• **Do this**
Write each line out again exactly as written.

-- -- --

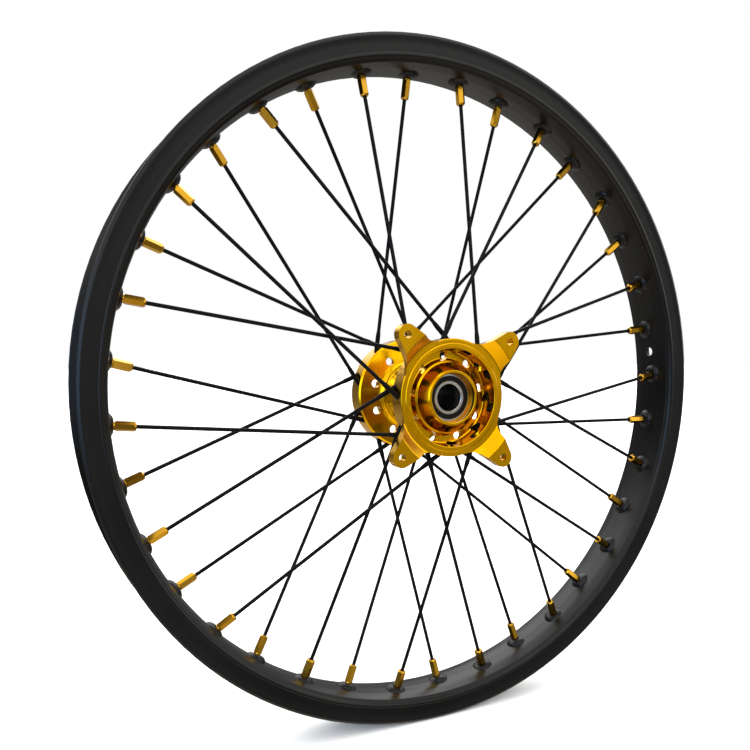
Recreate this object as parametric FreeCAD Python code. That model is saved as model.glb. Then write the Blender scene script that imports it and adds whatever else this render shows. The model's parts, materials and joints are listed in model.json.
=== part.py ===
"""Spoked motorcycle wheel: 21 x 1.60 rim, 36 spokes, hub with a four-lug brake disc flange.

The wheel turns about the Y axis and its centre is the origin. The brake disc side faces -Y,
+Z is up and every length is in millimetres. Angles are in degrees in the XZ plane, from +X
towards +Z. "Radius" always means the distance from the Y axis.
"""
import FreeCAD
import Part

import math
import os

Vector = FreeCAD.Vector
WHEEL_AXIS = Vector(0, 1, 0)
DISC_SIDE = -1
FAR_SIDE = 1

# Rim: 21 inch bead seat, 1.60 inch between the flanges
RIM_RADIUS = 280.5
BEAD_SEAT_RADIUS = 267.45
RIM_WIDTH = 50.0
FLANGE_GAP = 40.6
FLOOR_RADIUS = 257.6
WELL_RADIUS = 261.3
RIDGE_RADIUS = 264.9
VALVE_HOLE_DIAMETER = 8.5
VALVE_HOLE_ANGLE = 8.4
RIM_LOCK_HOLE_ANGLE = VALVE_HOLE_ANGLE + 180.0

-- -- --

• **The answer**
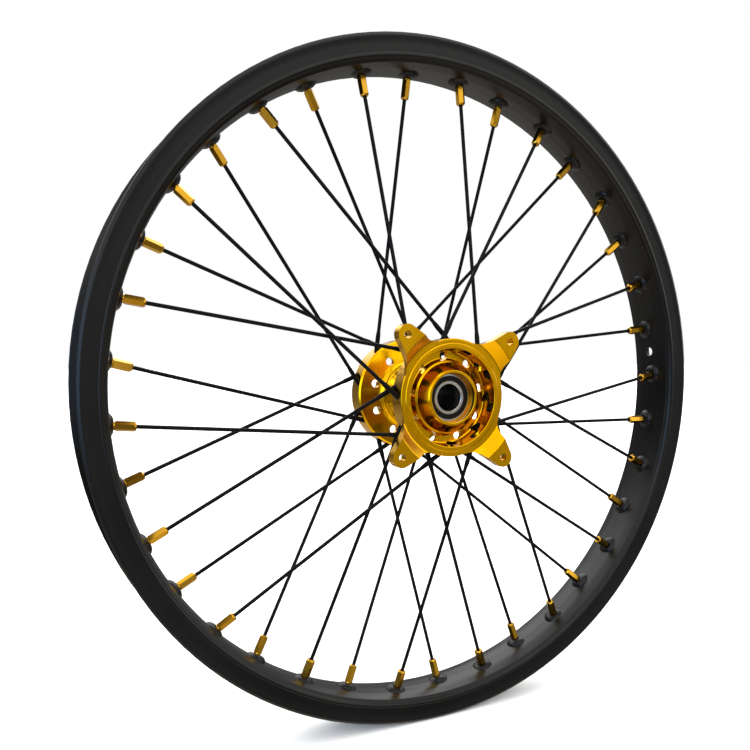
Recreate this object as parametric FreeCAD Python code. That model is saved as model.glb. Then write the Blender scene script that imports it and adds whatever else this render shows. The model's parts, materials and joints are listed in model.json.
=== part.py ===
"""Spoked motorcycle wheel: 21 x 1.60 rim, 36 spokes, hub with a four-lug brake disc flange.

The wheel turns about the Y axis and its centre is the origin. The brake disc side faces -Y,
+Z is up and every length is in millimetres. Angles are in degrees in the XZ plane, from +X
towards +Z. "Radius" always means the distance from the Y axis.
"""
import FreeCAD
import Part

import math
import os

Vector = FreeCAD.Vector
WHEEL_AXIS = Vector(0, 1, 0)
DISC_SIDE = -1
FAR_SIDE = 1

# Rim: 21 inch bead seat, 1.60 inch between the flanges
RIM_RADIUS = 280.5
BEAD_SEAT_RADIUS = 267.45
RIM_WIDTH = 50.0
FLANGE_GAP = 40.6
FLOOR_RADIUS = 257.6
WELL_RADIUS = 261.3
RIDGE_RADIUS = 264.9
VALVE_HOLE_DIAMETER = 8.5
VALVE_HOLE_ANGLE = 8.4
RIM_LOCK_HOLE_ANGLE = VALVE_HOLE_ANGLE + 180.0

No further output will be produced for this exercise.